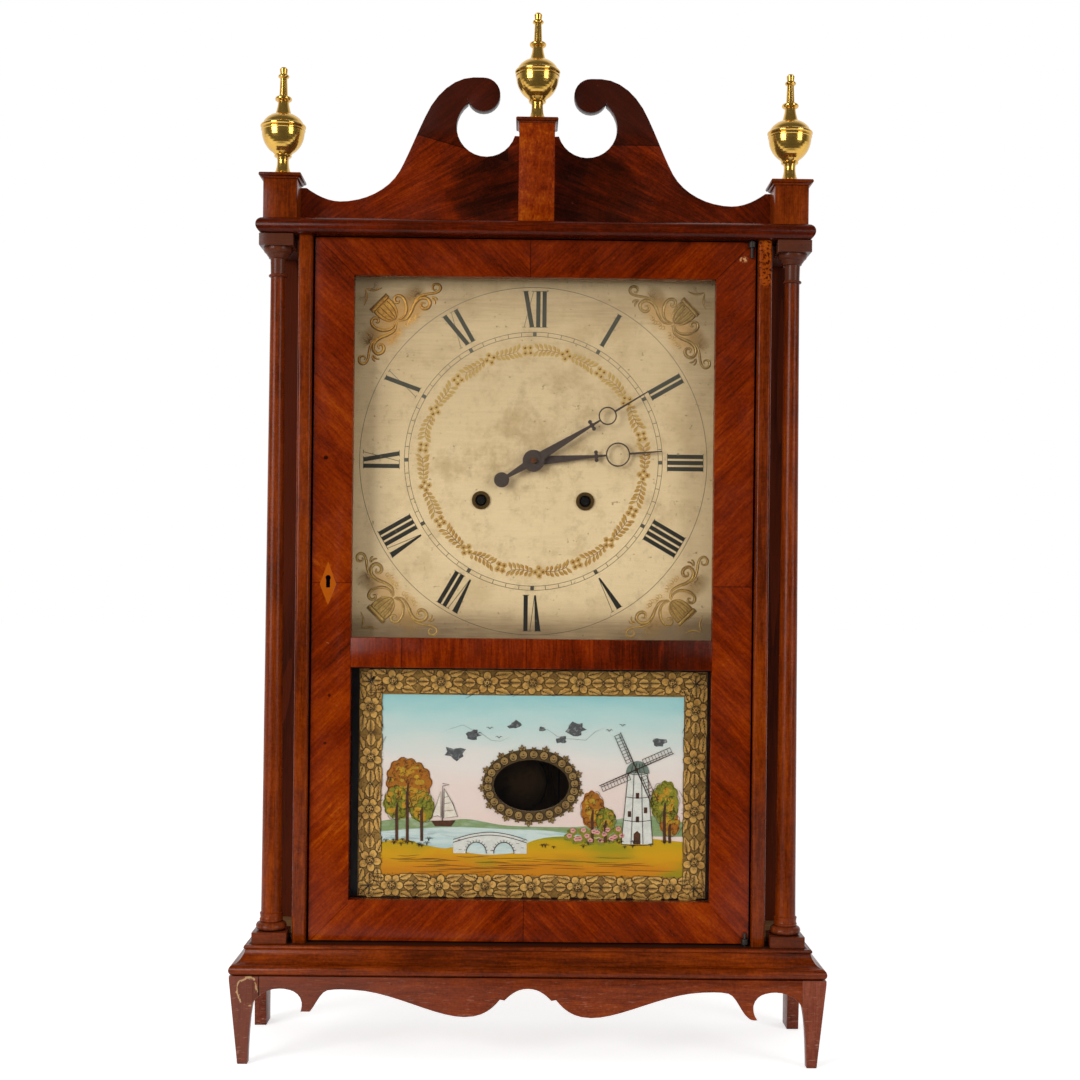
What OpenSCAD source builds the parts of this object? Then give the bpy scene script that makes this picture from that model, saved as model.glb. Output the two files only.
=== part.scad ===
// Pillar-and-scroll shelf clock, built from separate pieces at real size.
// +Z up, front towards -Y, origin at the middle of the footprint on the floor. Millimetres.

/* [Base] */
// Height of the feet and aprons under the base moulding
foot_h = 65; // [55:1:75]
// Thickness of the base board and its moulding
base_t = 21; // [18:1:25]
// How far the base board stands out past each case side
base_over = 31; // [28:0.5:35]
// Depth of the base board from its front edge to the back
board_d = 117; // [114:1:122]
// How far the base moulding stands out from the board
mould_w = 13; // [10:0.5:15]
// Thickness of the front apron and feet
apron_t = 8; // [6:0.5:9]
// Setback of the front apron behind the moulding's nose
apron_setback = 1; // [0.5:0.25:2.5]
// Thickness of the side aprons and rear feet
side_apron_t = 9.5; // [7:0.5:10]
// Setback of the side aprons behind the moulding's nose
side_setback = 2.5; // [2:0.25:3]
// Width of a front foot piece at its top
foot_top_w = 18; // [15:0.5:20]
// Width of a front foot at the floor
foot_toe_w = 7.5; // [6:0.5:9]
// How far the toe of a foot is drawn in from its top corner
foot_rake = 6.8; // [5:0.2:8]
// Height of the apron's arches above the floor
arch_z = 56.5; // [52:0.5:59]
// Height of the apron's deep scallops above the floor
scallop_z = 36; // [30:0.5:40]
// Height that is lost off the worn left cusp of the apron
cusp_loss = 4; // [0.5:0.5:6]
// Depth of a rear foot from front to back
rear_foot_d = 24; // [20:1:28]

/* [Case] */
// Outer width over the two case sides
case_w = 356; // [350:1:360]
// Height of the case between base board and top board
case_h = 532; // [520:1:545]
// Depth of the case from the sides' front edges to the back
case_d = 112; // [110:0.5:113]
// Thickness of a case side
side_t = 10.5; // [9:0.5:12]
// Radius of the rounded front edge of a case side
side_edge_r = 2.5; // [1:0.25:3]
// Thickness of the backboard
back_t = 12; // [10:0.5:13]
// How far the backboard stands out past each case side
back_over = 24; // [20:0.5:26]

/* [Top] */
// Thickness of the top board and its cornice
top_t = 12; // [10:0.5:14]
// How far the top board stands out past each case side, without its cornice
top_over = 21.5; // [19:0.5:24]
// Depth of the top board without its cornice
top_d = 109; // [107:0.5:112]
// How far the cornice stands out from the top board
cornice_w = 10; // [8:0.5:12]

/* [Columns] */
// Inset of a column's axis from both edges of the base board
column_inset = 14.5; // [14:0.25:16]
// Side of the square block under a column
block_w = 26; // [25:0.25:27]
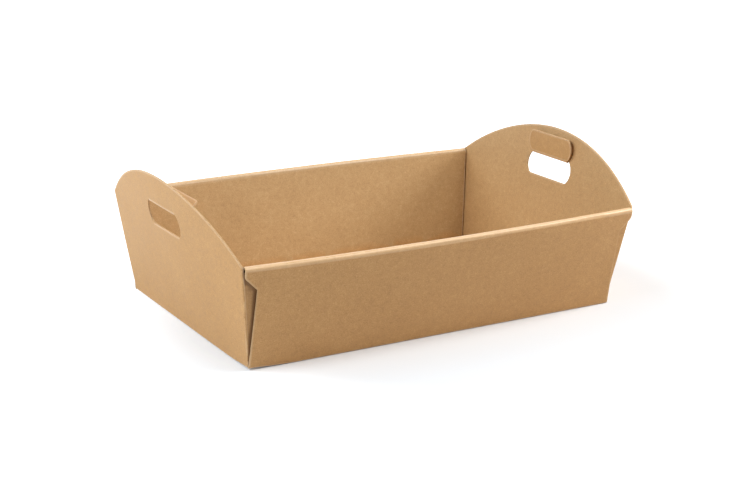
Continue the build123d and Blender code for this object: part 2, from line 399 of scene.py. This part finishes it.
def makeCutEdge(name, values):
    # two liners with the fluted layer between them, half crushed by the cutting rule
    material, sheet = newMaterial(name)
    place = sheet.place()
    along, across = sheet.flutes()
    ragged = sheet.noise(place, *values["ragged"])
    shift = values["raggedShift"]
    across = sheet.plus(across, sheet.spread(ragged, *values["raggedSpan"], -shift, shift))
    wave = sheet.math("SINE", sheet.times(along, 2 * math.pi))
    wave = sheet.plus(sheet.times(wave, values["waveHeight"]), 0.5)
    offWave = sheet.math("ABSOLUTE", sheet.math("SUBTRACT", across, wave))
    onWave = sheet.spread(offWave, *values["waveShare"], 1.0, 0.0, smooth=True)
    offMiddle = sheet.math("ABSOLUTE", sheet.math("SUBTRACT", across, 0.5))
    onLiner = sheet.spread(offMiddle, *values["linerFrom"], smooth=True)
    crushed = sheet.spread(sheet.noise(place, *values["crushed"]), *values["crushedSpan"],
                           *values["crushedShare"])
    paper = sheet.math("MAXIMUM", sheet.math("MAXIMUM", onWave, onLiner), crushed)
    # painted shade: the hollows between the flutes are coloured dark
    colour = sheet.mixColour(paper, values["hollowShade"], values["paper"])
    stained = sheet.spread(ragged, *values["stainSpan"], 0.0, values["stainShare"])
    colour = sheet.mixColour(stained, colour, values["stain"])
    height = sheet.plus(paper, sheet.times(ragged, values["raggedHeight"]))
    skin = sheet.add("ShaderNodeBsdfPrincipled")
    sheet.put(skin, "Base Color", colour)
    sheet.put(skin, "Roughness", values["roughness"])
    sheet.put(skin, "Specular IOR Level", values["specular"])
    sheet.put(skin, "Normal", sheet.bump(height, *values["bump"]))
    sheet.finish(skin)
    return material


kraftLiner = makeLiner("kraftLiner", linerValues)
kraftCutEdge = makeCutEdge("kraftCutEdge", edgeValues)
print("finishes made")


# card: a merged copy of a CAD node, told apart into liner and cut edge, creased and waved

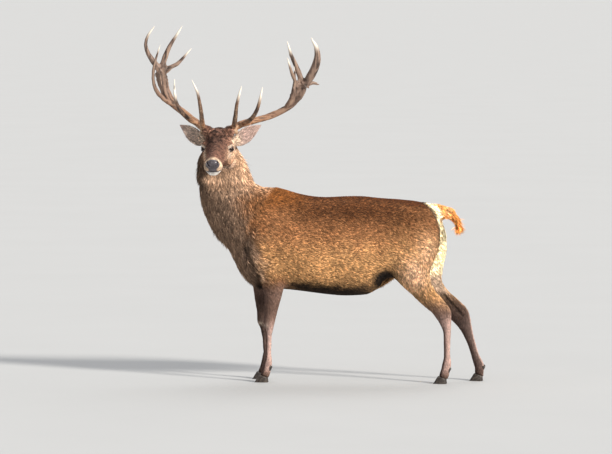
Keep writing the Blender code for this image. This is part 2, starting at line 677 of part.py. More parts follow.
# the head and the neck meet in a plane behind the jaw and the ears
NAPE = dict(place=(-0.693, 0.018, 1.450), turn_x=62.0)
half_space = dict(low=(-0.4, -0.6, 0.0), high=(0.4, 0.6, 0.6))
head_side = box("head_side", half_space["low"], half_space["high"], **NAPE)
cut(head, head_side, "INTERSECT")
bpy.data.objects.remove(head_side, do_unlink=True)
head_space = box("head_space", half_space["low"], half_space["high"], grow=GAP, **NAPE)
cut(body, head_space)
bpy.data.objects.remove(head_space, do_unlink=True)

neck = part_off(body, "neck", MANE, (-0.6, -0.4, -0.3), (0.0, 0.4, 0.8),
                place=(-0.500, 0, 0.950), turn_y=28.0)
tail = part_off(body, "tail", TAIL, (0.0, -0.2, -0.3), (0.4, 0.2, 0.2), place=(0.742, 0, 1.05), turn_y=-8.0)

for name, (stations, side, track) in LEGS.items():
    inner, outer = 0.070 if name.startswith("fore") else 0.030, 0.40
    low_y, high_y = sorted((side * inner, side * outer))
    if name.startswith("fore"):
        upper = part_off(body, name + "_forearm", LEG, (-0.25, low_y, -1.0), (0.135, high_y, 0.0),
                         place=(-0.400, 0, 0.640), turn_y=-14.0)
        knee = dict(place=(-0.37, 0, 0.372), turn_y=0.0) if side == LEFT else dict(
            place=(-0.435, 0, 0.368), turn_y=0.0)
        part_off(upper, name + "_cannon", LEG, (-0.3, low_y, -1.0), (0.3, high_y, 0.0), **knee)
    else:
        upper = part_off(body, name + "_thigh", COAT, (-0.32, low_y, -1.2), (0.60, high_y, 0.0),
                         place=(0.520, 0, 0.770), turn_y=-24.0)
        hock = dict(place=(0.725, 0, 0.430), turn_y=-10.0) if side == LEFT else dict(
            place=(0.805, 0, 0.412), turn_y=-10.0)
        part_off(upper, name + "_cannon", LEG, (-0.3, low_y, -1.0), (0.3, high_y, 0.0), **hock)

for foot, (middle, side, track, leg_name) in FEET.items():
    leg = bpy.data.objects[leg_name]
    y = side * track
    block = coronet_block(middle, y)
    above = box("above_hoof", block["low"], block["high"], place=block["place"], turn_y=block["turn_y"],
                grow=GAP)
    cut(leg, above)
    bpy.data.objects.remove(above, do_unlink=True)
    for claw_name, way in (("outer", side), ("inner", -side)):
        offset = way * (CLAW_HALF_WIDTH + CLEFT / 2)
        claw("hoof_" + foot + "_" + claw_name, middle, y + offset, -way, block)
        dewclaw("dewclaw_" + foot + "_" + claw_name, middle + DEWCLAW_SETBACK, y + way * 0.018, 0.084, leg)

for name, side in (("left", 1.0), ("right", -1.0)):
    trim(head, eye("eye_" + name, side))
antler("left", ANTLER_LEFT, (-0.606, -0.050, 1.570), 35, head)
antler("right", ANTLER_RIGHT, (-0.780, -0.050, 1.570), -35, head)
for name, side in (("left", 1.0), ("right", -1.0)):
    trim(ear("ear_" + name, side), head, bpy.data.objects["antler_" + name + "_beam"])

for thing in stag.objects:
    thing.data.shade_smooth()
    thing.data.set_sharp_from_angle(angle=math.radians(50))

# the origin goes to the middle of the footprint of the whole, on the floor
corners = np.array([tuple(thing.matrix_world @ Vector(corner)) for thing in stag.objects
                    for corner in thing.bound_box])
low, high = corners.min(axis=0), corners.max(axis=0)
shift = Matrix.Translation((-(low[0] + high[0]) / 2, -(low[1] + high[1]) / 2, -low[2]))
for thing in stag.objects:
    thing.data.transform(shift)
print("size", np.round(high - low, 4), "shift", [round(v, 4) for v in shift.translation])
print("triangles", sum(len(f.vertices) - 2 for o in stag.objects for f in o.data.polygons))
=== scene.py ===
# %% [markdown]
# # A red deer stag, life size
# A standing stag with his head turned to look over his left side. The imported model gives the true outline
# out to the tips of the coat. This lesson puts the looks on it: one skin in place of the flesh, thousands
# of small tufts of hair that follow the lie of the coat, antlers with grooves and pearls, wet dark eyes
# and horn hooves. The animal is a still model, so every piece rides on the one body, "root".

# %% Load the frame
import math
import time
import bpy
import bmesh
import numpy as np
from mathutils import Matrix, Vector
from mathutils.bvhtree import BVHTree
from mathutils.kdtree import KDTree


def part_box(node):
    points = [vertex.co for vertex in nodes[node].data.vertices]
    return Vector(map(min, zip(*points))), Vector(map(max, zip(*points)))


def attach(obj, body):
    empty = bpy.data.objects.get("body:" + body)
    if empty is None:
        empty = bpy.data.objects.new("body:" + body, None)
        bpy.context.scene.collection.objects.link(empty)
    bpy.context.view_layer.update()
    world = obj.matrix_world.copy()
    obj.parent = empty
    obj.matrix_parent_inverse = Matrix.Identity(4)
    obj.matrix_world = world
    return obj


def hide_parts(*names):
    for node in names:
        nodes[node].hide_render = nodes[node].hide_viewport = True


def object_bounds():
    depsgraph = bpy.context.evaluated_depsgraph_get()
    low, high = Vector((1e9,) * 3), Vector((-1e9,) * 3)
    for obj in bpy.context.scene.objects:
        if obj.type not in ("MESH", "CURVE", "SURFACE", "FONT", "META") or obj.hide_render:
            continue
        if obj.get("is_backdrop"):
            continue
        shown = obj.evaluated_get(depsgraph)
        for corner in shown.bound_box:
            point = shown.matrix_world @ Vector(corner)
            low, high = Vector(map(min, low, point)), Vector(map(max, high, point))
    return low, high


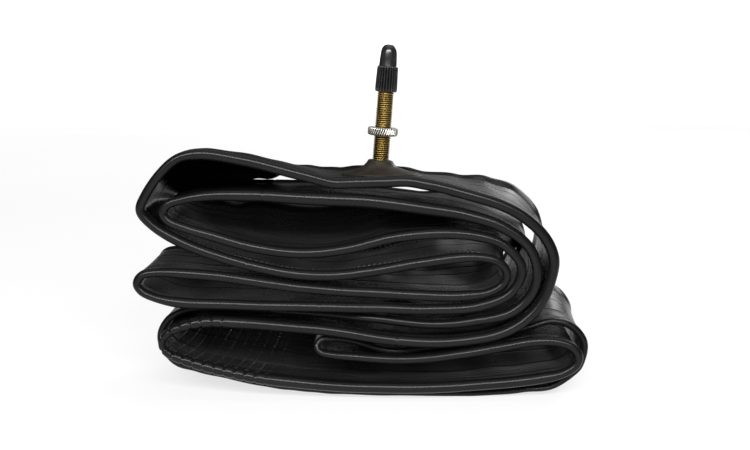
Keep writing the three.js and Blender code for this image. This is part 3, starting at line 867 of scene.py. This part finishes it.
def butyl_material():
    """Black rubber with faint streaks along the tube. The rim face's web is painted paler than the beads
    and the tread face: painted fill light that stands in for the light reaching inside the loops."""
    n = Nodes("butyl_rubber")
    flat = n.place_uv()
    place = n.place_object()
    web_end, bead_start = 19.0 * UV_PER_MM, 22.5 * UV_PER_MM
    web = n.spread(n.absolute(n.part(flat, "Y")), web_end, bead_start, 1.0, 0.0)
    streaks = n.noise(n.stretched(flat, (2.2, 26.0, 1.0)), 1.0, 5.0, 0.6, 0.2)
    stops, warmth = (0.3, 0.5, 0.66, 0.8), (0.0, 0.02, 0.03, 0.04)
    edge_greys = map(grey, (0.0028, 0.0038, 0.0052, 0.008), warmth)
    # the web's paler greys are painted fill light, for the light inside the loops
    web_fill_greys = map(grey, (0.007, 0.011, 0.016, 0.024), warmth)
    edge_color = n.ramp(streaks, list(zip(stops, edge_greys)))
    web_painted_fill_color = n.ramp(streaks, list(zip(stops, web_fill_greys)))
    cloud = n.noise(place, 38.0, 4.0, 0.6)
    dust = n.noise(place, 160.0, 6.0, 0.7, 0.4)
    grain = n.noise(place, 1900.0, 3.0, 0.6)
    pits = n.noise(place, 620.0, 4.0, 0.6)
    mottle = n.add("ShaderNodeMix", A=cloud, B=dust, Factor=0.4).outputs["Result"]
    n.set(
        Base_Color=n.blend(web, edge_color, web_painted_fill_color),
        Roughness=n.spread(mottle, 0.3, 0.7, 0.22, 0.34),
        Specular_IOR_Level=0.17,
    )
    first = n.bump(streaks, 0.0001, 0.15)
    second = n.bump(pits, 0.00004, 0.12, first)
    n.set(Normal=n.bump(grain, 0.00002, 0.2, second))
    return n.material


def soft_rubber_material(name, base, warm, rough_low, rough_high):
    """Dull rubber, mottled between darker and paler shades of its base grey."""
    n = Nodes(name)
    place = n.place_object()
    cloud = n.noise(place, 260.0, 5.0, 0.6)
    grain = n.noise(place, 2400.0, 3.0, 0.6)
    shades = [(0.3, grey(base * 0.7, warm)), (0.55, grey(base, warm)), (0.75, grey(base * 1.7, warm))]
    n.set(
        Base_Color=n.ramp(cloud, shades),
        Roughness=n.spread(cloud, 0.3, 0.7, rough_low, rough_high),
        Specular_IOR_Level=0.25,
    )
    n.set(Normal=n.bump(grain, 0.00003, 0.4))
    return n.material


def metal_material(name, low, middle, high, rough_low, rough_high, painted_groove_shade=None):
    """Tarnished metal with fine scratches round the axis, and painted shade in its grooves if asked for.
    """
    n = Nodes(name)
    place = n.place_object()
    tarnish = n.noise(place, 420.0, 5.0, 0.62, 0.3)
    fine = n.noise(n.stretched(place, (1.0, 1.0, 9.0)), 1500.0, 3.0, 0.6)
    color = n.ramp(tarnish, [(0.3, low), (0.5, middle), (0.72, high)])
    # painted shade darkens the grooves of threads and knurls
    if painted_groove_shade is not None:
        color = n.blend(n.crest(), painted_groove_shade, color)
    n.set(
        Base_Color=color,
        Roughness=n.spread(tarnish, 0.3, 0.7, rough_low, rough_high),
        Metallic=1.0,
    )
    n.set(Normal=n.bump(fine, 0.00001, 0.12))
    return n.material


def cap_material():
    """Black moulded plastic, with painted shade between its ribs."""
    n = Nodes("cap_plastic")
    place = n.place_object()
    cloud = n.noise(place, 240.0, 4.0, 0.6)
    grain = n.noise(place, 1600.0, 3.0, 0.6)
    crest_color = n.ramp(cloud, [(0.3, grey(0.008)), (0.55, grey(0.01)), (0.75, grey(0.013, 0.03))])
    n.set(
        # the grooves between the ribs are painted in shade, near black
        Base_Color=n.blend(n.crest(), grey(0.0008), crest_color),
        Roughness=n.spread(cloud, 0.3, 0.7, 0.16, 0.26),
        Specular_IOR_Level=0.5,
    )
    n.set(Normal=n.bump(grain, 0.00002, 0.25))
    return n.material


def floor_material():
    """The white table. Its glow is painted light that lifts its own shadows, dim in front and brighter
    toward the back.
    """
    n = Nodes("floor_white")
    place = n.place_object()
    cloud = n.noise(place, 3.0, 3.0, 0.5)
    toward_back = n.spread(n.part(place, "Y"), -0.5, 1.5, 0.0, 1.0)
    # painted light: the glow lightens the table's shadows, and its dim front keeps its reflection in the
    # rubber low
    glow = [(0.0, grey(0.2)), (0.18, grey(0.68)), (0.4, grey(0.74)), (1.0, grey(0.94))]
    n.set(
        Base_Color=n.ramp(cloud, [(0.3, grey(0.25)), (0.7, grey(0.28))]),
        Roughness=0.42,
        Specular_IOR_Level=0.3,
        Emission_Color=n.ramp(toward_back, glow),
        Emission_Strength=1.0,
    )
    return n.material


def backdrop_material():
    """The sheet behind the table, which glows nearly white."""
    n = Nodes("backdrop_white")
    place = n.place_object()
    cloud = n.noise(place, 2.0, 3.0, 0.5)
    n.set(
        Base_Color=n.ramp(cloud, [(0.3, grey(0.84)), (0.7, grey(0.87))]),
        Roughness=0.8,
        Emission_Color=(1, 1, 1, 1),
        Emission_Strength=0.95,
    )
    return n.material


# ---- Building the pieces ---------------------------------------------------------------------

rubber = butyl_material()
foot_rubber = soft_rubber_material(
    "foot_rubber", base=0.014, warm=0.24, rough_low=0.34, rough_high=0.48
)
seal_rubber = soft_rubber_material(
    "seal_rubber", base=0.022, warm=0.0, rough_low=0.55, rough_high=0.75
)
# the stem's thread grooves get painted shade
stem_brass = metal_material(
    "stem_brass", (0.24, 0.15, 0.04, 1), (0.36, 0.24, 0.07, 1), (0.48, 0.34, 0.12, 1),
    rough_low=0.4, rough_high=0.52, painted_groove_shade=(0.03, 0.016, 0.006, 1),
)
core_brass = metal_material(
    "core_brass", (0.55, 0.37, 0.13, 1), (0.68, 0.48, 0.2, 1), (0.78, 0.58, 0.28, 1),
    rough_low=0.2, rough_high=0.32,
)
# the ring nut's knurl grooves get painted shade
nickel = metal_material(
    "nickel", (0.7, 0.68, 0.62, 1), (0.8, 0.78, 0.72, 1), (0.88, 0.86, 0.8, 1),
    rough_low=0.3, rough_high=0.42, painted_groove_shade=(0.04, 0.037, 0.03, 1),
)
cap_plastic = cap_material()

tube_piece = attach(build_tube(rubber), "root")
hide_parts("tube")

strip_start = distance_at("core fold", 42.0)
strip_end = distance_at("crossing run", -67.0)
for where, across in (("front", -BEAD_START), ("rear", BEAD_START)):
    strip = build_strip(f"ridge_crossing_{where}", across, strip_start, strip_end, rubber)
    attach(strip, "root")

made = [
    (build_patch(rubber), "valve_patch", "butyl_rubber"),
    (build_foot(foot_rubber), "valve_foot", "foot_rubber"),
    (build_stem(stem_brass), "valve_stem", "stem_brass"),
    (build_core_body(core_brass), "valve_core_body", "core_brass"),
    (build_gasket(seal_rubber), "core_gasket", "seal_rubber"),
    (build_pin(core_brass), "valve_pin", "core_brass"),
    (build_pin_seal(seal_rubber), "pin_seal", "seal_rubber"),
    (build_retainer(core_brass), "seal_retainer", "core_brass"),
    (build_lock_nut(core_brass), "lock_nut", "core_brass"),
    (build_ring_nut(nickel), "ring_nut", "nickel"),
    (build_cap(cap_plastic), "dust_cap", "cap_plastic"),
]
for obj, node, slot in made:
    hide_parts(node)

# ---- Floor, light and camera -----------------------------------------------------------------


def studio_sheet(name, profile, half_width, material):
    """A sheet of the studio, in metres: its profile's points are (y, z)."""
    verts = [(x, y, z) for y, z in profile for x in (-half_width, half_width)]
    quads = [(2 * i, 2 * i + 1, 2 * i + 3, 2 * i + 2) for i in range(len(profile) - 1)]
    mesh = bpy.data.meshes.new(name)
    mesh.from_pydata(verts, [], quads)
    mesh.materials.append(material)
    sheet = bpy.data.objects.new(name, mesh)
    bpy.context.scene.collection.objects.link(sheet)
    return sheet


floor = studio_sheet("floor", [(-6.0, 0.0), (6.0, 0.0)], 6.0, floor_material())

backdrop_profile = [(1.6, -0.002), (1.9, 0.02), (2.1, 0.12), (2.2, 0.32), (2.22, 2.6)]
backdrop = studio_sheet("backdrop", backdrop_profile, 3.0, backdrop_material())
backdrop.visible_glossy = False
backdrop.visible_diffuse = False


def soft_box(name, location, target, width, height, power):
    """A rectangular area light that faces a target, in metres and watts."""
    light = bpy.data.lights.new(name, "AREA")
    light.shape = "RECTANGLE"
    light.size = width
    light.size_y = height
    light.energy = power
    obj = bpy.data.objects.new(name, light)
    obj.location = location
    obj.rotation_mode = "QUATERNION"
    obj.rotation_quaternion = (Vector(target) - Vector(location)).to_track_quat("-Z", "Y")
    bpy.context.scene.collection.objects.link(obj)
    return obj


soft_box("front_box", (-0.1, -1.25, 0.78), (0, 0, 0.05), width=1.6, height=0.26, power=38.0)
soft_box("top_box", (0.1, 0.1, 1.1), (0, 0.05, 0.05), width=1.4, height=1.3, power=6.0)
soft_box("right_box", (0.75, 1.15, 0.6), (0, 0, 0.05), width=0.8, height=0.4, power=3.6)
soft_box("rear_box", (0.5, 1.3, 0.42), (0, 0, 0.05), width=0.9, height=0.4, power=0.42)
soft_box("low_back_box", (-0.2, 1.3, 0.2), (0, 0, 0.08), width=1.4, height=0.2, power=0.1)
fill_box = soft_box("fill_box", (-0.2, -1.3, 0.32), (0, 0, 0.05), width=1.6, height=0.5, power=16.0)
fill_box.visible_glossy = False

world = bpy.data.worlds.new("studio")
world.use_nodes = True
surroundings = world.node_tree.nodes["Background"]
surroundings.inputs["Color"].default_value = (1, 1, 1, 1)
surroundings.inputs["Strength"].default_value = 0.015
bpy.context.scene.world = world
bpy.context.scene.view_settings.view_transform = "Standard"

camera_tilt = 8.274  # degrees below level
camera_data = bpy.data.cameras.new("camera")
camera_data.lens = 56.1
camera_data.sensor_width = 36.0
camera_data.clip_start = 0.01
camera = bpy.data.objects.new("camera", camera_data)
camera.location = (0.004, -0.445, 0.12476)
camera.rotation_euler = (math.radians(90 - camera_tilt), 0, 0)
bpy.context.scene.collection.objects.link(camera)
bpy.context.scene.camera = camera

*****

» **EXERCISE REQUIREMENTS**: In the listing above, find the line containing "# the origin" and the line containing "world = obj.matrix_world.copy()". Output them and every line between, exactly, and nothing else.

» **WORKED SOLUTION**:
# the origin goes to the middle of the footprint of the whole, on the floor
corners = np.array([tuple(thing.matrix_world @ Vector(corner)) for thing in stag.objects
                    for corner in thing.bound_box])
low, high = corners.min(axis=0), corners.max(axis=0)
shift = Matrix.Translation((-(low[0] + high[0]) / 2, -(low[1] + high[1]) / 2, -low[2]))
for thing in stag.objects:
    thing.data.transform(shift)
print("size", np.round(high - low, 4), "shift", [round(v, 4) for v in shift.translation])
print("triangles", sum(len(f.vertices) - 2 for o in stag.objects for f in o.data.polygons))
=== scene.py ===
# %% [markdown]
# # A red deer stag, life size
# A standing stag with his head turned to look over his left side. The imported model gives the true outline
# out to the tips of the coat. This lesson puts the looks on it: one skin in place of the flesh, thousands
# of small tufts of hair that follow the lie of the coat, antlers with grooves and pearls, wet dark eyes
# and horn hooves. The animal is a still model, so every piece rides on the one body, "root".

# %% Load the frame
import math
import time
import bpy
import bmesh
import numpy as np
from mathutils import Matrix, Vector
from mathutils.bvhtree import BVHTree
from mathutils.kdtree import KDTree


def part_box(node):
    points = [vertex.co for vertex in nodes[node].data.vertices]
    return Vector(map(min, zip(*points))), Vector(map(max, zip(*points)))


def attach(obj, body):
    empty = bpy.data.objects.get("body:" + body)
    if empty is None:
        empty = bpy.data.objects.new("body:" + body, None)
        bpy.context.scene.collection.objects.link(empty)
    bpy.context.view_layer.update()
    world = obj.matrix_world.copy()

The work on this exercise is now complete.